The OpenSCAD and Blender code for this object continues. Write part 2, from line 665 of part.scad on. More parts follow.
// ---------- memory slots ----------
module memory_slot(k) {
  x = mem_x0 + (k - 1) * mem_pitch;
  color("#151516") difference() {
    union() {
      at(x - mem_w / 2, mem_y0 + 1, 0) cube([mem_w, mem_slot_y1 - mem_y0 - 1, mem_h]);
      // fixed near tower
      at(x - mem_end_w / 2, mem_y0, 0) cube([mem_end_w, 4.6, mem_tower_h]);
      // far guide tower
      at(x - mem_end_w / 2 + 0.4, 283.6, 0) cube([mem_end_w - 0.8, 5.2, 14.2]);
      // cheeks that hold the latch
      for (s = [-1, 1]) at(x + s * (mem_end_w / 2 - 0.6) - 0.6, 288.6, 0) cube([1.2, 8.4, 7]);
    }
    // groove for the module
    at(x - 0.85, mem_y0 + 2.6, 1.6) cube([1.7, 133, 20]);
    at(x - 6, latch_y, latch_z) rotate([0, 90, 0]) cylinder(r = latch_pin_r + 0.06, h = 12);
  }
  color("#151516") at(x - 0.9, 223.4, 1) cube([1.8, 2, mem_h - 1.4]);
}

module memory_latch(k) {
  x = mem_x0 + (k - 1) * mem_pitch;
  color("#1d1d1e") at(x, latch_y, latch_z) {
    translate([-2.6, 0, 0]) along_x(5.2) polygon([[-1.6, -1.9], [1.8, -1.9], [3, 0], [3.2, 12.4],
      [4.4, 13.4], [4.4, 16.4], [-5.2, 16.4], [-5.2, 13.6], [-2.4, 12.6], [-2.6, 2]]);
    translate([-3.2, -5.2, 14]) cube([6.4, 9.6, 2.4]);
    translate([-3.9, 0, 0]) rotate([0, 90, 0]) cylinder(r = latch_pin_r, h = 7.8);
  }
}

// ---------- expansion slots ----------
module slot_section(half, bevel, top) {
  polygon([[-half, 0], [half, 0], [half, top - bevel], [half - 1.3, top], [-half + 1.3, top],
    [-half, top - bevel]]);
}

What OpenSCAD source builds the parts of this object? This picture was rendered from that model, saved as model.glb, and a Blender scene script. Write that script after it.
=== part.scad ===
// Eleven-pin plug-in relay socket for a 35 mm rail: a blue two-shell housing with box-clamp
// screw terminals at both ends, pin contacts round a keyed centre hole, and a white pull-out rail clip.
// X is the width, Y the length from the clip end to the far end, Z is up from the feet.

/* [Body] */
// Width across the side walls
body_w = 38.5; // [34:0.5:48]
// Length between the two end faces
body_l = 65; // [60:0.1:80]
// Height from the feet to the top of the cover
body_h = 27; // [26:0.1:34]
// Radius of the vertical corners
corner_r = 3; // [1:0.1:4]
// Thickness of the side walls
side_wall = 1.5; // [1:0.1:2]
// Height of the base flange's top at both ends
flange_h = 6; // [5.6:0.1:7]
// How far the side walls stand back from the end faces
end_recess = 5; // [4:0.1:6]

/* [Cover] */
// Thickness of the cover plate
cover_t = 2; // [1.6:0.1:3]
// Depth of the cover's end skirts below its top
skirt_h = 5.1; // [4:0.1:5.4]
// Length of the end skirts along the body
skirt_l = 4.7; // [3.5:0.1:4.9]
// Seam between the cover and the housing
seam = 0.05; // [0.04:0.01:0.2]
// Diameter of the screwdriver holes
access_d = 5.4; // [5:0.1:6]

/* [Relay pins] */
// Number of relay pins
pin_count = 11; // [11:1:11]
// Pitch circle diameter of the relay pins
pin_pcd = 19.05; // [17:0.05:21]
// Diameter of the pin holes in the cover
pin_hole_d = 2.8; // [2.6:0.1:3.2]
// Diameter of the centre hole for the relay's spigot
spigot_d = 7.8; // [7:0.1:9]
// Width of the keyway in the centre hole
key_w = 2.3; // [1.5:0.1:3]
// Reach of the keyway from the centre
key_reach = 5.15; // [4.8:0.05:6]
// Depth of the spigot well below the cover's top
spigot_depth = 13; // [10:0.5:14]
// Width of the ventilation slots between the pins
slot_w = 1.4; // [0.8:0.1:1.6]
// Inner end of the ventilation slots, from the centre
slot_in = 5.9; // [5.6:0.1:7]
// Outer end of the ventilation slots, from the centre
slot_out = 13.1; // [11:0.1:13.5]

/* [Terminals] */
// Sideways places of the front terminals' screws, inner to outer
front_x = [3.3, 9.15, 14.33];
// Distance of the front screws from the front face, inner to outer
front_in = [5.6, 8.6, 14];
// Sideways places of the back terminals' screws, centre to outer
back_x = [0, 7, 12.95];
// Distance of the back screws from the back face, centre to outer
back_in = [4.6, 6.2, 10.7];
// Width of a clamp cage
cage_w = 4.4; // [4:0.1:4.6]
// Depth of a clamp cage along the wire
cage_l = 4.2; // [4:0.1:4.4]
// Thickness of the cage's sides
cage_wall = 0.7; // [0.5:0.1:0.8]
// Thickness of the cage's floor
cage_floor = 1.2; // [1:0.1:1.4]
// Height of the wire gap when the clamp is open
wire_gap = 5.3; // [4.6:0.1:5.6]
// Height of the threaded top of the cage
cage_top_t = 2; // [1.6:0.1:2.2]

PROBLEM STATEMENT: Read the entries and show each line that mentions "Blender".

COMPLETE RESPONSE:
The OpenSCAD and Blender code for this object continues. Write part 2, from line 665 of part.scad on. More parts follow.
What OpenSCAD source builds the parts of this object? This picture was rendered from that model, saved as model.glb, and a Blender scene script. Write that script after it.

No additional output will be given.